Literacy in the Victorian Curriculum: Visual Arts

Literate practices are embedded in the aims of the Victorian Curriculum: Visual Arts. The curriculum aims to ensure that students:

  • communicate, challenge, and express their own and others' ideas
  • develop 'critical reasoning' skills
  • use, apply and problem-solve using visual language
  • engage with visual arts through making, viewing, discussing, analysing, interpreting, and evaluating
  • 'view, discuss and evaluate the characteristics of artworks from different cultures, locations and periods of time'
  • discover new ways of representing and expressing their observations, ideas and imagination
  • 'use critical analysis to refine their own artistic endeavours' (VCAA, 2017).
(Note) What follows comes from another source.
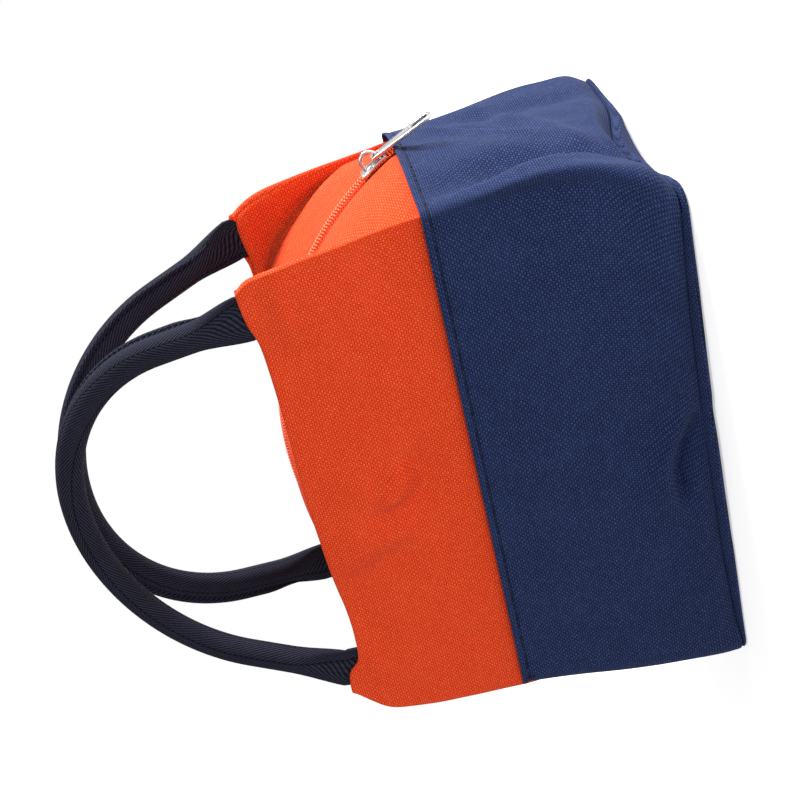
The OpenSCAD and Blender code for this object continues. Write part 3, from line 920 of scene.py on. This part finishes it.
def makeCoil(word, way):
    end = math.radians(zipEnd) * zipper["coilShare"]
    radius = lidRadius + zipper["coilRise"]
    turns = int(2 * end * radius / zipper["pitch"])
    curve = bpy.data.curves.new("coil", "CURVE")
    curve.dimensions = "3D"
    curve.bevel_depth, curve.bevel_resolution = zipper["wire"] * mm, 1
    spline = curve.splines.new("POLY")
    total = turns * zipper["turnPoints"]
    spline.points.add(total)
    middle = (zipper["loopInner"] + zipper["loopOuter"]) / 2
    halfWidth = (zipper["loopOuter"] - zipper["loopInner"]) / 2
    shift = 0.5 if way > 0 else 0.0  # the two coils mesh tooth by tooth
    for k in range(total + 1):
        turn = k / zipper["turnPoints"]
        wind = 2 * math.pi * turn
        angle = -end + (turn + shift) * zipper["pitch"] / radius
        y = way * (middle - halfWidth * math.cos(wind))
        point = onZip(angle, radius + zipper["loopHeight"] * math.sin(wind), y)
        spline.points[k].co = (*(point * mm), 1)
    source = bpy.data.objects.new("coil", curve)
    bpy.context.scene.collection.objects.link(source)
    bm = bmesh.new()
    bm.from_mesh(source.to_mesh())
    bpy.data.objects.remove(source)
    bpy.data.curves.remove(curve)
    piece = finishPiece(bm, "zip_coil_" + word + "_nylon", orangeCoil, closed=True)
    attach(piece, "bag")
    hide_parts("zip_coil_" + word)


for word, way in (("front", -1), ("back", 1)):
    makeTape(word, way)
    makeCoil(word, way)
print("zip tapes and coils")


softening = {"merge": 0.002, "flat": 2.0, "sharp": 40, "segments": 2}  # flat and sharp are angles


def softenedCopy(node, name, material, edge, body, change=None):  # a node with its edges rounded
    bm = bmesh.new()
    bm.from_mesh(bpy.data.objects[node].data)
    for vert in bm.verts if change else []:
        vert.co = change(vert.co / mm) * mm
    bmesh.ops.remove_doubles(bm, verts=bm.verts, dist=softening["merge"] * mm)
    bmesh.ops.dissolve_limit(
        bm, angle_limit=math.radians(softening["flat"]), verts=bm.verts, edges=bm.edges, delimit={"NORMAL"}
    )
    piece = finishPiece(bm, name, material)
    rim = piece.modifiers.new("edges", "BEVEL")
    rim.width, rim.segments = edge * mm, softening["segments"]
    rim.limit_method, rim.angle_limit = "ANGLE", math.radians(softening["sharp"])
    rim.harden_normals = True
    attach(piece, body)
    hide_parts(node)
    return piece


softenedCopy("zip_slider", "zip_slider_body", nickel, 0.22, "zip_slider")
softenedCopy("zip_pull_tab", "zip_pull_blade", nickel, 0.28, "pull_tab")
print("slider and pull tab")


handle = {
    "span": 172, "rise": 101, "gap": 3, "legLean": 14,
    "fullRadius": 6.25, "foldOffset": 2.25,  # the lean is worked out with these; the offset is from the fold
    "diameter": 12.2, "flatten": 0.92,
    "endWidth": 19.5, "endThick": 2.5, "flatRun": 26, "endDepth": 15,
    "around": 40, "step": 3.2, "girth": 39.2,  # the girth is the weave's width once round
    "seamAngle": 38, "spineAngle": -14, "twist": -46,
    "finHeight": 2.6, "finThick": 1.7, "finWeave": 8, "finAround": 10, "finStep": 3, "finFade": 22,
    "seamInset": 8, "seamPoints": 160,
    "paddingClear": 12,  # the padding ends this far above the fold
    "bendBelow": 0.6, "bendAbove": 2.2,  # the stretch of webbing about the fold; its ends are worked out but not used
}
handleThread = {"stitch": 2.4, "gap": 0.7, "width": 0.5, "overrun": 0.15}
foldY = joints["back_handle_fold"]["pos_m"][1] / mm
foldZ = joints["back_handle_fold"]["pos_m"][2] / mm
leanReach = foldY - handle["fullRadius"] - handle["gap"] / 2
handleLean = math.asin(leanReach / math.hypot(handle["rise"], handle["foldOffset"]))
handleLean -= math.atan(handle["foldOffset"] / handle["rise"])
legLean = math.radians(handle["legLean"])
halfSpan = handle["span"] / 2
archRadius = (halfSpan * math.cos(legLean) - handle["rise"] * math.sin(legLean)) / (1 - math.sin(legLean))
archCentre = handle["rise"] - archRadius
legLength = (halfSpan - archRadius * math.cos(legLean)) / math.sin(legLean)
archAngle = math.pi - 2 * legLean
runLength = 2 * legLength + archRadius * archAngle


def handleSpot(distance):  # place and direction on the handle's middle line, in its own XZ plane
    if distance < legLength:
        direction = Vector((math.sin(legLean), 0, math.cos(legLean)))
        return Vector((-halfSpan, 0, 0)) + direction * distance, direction
    if distance > runLength - legLength:
        direction = Vector((math.sin(legLean), 0, -math.cos(legLean)))
        return Vector((halfSpan, 0, 0)) - direction * (runLength - distance), direction
    angle = math.pi - legLean - (distance - legLength) / archRadius
    spot = Vector((archRadius * math.cos(angle), 0, archCentre + archRadius * math.sin(angle)))
    return spot, Vector((math.sin(angle), 0, -math.cos(angle)))


def leanIn(local, way):  # from the handle's own plane to its place over the bag; way is -1 at the front
    y = handle["foldOffset"] + local.y
    inward = y * math.cos(handleLean) + local.z * math.sin(handleLean)
    z = foldZ - y * math.sin(handleLean) + local.z * math.cos(handleLean)
    return Vector((local.x, way * (foldY - inward), z))


def handleSection(distance):  # half width, half thickness and squareness
    fromEnd = min(distance, runLength - distance)
    roundness = smooth(-1, handle["flatRun"], fromEnd)
    radius, endWide, endThick = handle["diameter"] / 2, handle["endWidth"] / 2, handle["endThick"] / 2
    wide = endWide + (radius - endWide) * roundness
    thick = endThick + (radius * handle["flatten"] - endThick) * roundness
    return wide, thick, 0.45 + 0.55 * roundness


def sectionPoint(distance, angle, way):  # angle 0 points out of the arch, 90 degrees to the inside
    clamped = max(1.0, min(runLength - 1.0, distance))
    wide, thick, power = handleSection(distance)
    spot, direction = handleSpot(clamped)
    outward = Vector((-direction.z, 0, direction.x))
    cosine, sine = math.cos(angle), math.sin(angle)
    a = math.copysign(abs(cosine) ** power, cosine) * wide
    b = math.copysign(abs(sine) ** power, sine) * thick
    below = max(0.0, clamped - distance if distance < clamped else distance - clamped)
    local = spot + outward * a + Vector((0, b, 0))
    if below > 0:  # inside the ear the flat end goes straight down between the plies
        side = -1 if distance < clamped else 1
        start = leanIn(Vector((spot.x, 0, spot.z)), way)
        z = start.z - below
        between = panelSkin(side * halfSpan, z, way > 0) - 2.75 - 0.3 * smooth(0, 20, below)
        depth = abs(start.y) + (between - abs(start.y)) * smooth(0, 7, below)
        return Vector((side * halfSpan + outward.x * a, way * (depth - b), z))
    return leanIn(local, way)


def makeHandle(word, way):
    depth = handle["endDepth"]
    length = runLength + 2 * depth
    rows = int(length / handle["step"])
    spine = math.radians(handle["spineAngle"])

    def placeWebbing(u, v):
        distance = v * length - depth
        angle = 2 * math.pi * u
        twist = handle["twist"] * smooth(0.45 * runLength, 0.8 * runLength, distance) / 360
        across = (u - spine / math.tau - twist) * handle["girth"]
        return sectionPoint(distance, angle, way), (across, distance)

    bm = clothGrid(handle["around"], rows, placeWebbing, joined=True)
    ends = [e for e in bm.edges if e.is_boundary]
    bmesh.ops.holes_fill(bm, edges=ends, sides=0)
    piece = finishPiece(bm, word + "_handle_cloth", darkWebbing, closed=True)
    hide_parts(word + "_handle_webbing", word + "_handle_ends")
    start = Vector((0, way * foldY, foldZ - handle["bendBelow"])) * mm
    end = Vector((0, way * foldY, foldZ + handle["bendAbove"])) * mm
    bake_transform(piece)

    first, last = handle["flatRun"] * 0.45, runLength - handle["flatRun"] * 0.45
    seamAngle = math.radians(handle["seamAngle"])

    def seamPlace(distance, out, across):  # a point over the long seam, on the selvedge that stands up there
        fade = smooth(first, first + handle["finFade"], distance)
        fade *= 1 - smooth(last - handle["finFade"], last, distance)
        skin = sectionPoint(distance, seamAngle, way)
        centre = leanIn(handleSpot(distance)[0], way)
        normal = (skin - centre).normalized()
        side = normal.cross(leanIn(handleSpot(distance + 0.5)[0], way) - centre).normalized()
        return skin + normal * out * fade + side * across

    def placeFin(u, v):
        distance = first + (last - first) * v
        angle = 2 * math.pi * u
        out = handle["finHeight"] * (0.25 + 0.75 * math.cos(angle))
        across = handle["finThick"] / 2 * math.sin(angle)
        return seamPlace(distance, out, across), (u * handle["finWeave"], distance)

    bm = clothGrid(handle["finAround"], int((last - first) / handle["finStep"]), placeFin, joined=True)
    bmesh.ops.holes_fill(bm, edges=[e for e in bm.edges if e.is_boundary], sides=0)
    fin = finishPiece(bm, word + "_handle_selvedge", darkWebbing, closed=True)
    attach(fin, word + "_handle")

    for side, across in (("inner", -1), ("outer", 1)):
        path = []
        for k in range(handle["seamPoints"] + 1):
            run = (last - first - 2 * handle["seamInset"]) * k / handle["seamPoints"]
            distance = first + handle["seamInset"] + run
            path.append(seamPlace(distance, handle["finHeight"] * 0.55, across * handle["finThick"] * 0.5))
        seam = stitchRow(word + "_handle_seam_" + side, path, handleThread, navyThread)
        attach(seam, word + "_handle")
        if side == "inner":
            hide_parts(word + "_handle_thread")


def easePadding(co):
    return Vector((co.x, co.y, max(co.z, foldZ + handle["paddingClear"])))


for word, way in (("front", -1), ("back", 1)):
    makeHandle(word, way)
    core, padding = word + "_handle_core", word + "_handle_padding"
    softenedCopy(core, padding, whitePadding, 0.3, word + "_handle", easePadding)
print("handles")


inside = {
    "foamEdge": 1.0, "foilEdge": 0.1,
    "wallLength": 0.955, "wallDepth": 0.94, "wallFoot": 9.0,  # sizes beside the plain bag's
    "baseLength": 0.93, "baseDepth": 0.90, "floorRise": 2.5,
    "lidLength": 0.97, "lidDrop": 2.2,
}


def easeWall(co):  # a little further in than the cloth, which sags, and clear of the base seam
    return Vector((co.x * inside["wallLength"], co.y * inside["wallDepth"], max(co.z, inside["wallFoot"])))


def easeBase(co):
    return Vector((co.x * inside["baseLength"], co.y * inside["baseDepth"], co.z + inside["floorRise"]))


def easeLid(co):
    return Vector((co.x * inside["lidLength"], co.y * inside["wallDepth"], co.z - inside["lidDrop"]))


for word in ("front", "back", "left", "right", "base", "lid_front", "lid_back"):
    ease = easeBase if word == "base" else easeLid if "lid" in word else easeWall
    softenedCopy("insulation_" + word, "foam_" + word, whiteFoam, inside["foamEdge"], "bag", ease)
    softenedCopy("lining_" + word, "foil_" + word, silverFoil, inside["foilEdge"], "bag", ease)
print("foam and foil")


studio = {
    "floor": 1.6, "floorGlow": 0.5,
    "ambient": 0.40,  # light from all round; the background itself is seen white
    "lamps": {  # place, what it points at, size across and power
        "side_light": ((3.35, 1.7, 1.45), (0.08, 0, 0.1), 2.0, 455.0),
        "front_light": ((1.0, -2.4, 3.0), (0, 0, 0.12), 1.2, 60.0),
    },
    "azimuth": 27.57, "elevation": 1.89, "distance": 654.85, "target": (12.04, 0, 118.16),
    "turn": 104.64, "lens": 68.1795, "sensor": 36.0,
}

bm = bmesh.new()
bmesh.ops.create_grid(bm, x_segments=1, y_segments=1, size=studio["floor"])
floorMesh = bpy.data.meshes.new("floor")
bm.to_mesh(floorMesh)
bm.free()
floor = bpy.data.objects.new("floor", floorMesh)
bpy.context.scene.collection.objects.link(floor)
floorMaterial, shader = newMaterial("pale_floor", {
    "Roughness": 0.9, "Specular IOR Level": 0.1,
    "Emission Color": (1, 1, 1, 1), "Emission Strength": studio["floorGlow"],
})
floorTone = mixColour(cloudy(objectPlace(), 400), (0.80, 0.80, 0.80, 1), (0.82, 0.82, 0.82, 1))
connect(shader, Base_Color=floorTone)
floor.data.materials.append(floorMaterial)

world = bpy.data.worlds.new("studio")
world.use_nodes = True
Wire.tree = world.node_tree
background = world.node_tree.nodes["Background"]
background.inputs["Color"].default_value = (1, 1, 1, 1)
seen = wire("ShaderNodeLightPath", "Is Camera Ray")
strength = seen * (1 - studio["ambient"]) + studio["ambient"]
Wire.tree.links.new(strength.socket, background.inputs["Strength"])
bpy.context.scene.world = world
bpy.context.scene.view_settings.view_transform = "Standard"
bpy.context.scene.view_settings.look = "None"


def addLamp(name, place, aim, size, power):
    lamp = bpy.data.lights.new(name, "AREA")
    lamp.shape, lamp.size, lamp.energy = "DISK", size, power
    holder = bpy.data.objects.new(name, lamp)
    holder.location = place
    holder.rotation_mode = "QUATERNION"
    holder.rotation_quaternion = (Vector(aim) - Vector(place)).to_track_quat("-Z", "Y")
    bpy.context.scene.collection.objects.link(holder)


for name, (place, aim, size, power) in studio["lamps"].items():
    addLamp(name, place, aim, size, power)

azimuth, elevation = math.radians(studio["azimuth"]), math.radians(studio["elevation"])
toCamera = Vector((
    math.sin(azimuth) * math.cos(elevation), -math.cos(azimuth) * math.cos(elevation), math.sin(elevation)
))
camera = bpy.data.cameras.new("camera")
camera.sensor_width = studio["sensor"]
camera.lens = studio["lens"]
camera.clip_start, camera.clip_end = 0.01, 20
cameraHolder = bpy.data.objects.new("camera", camera)
cameraHolder.location = (Vector(studio["target"]) + toCamera * studio["distance"]) * mm
cameraHolder.rotation_mode = "QUATERNION"
roll = Quaternion((0, 0, 1), -math.radians(studio["turn"]))
cameraHolder.rotation_quaternion = toCamera.to_track_quat("Z", "Y") @ roll
bpy.context.scene.collection.objects.link(cameraHolder)
bpy.context.scene.camera = cameraHolder
print("floor, light and camera")

bpy.context.view_layer.update()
The Visual Arts curriculum is structured around four strands:

  • Explore and Express Ideas
  • Visual Arts Practices
  • Present and Perform
  • Respond and Interpret.

Within each strand, students must develop distinct literate practices to make and respond to media artworks. Students undertake reading and viewing, writing, and speaking and listening to:

  • explore, experiment with, and communicate ideas about their artworks
  • develop an understanding of skills, techniques, technologies, and processes in Visual Arts practices
  • create, exhibit, discuss and analysis visual artworks
  • analyse, evaluate, interpret, and reflect upon visual artworks (VCAA, n.d.).

References

ACARA. (n.d.). Literacy learning progression and the arts: Visual arts. Retrieved from https://www.australiancurriculum.edu.au/media/4192/literacy-visual-arts.pdf 

Duncum, P. (2010) Seven principles for visual culture education, Art Education, 63(1), 6–10. 

Harris, B. R. (2006). Visual information literacy via visual means: three heuristics. Reference Services Review, 34(2), 213­–221.

Vermeersch, L., & Vandenbroucke, A. (2015). Kids, take a look at this! Visual literacy skills in the school curriculum. Journal of Visual Literacy, 34(1), 106­–130.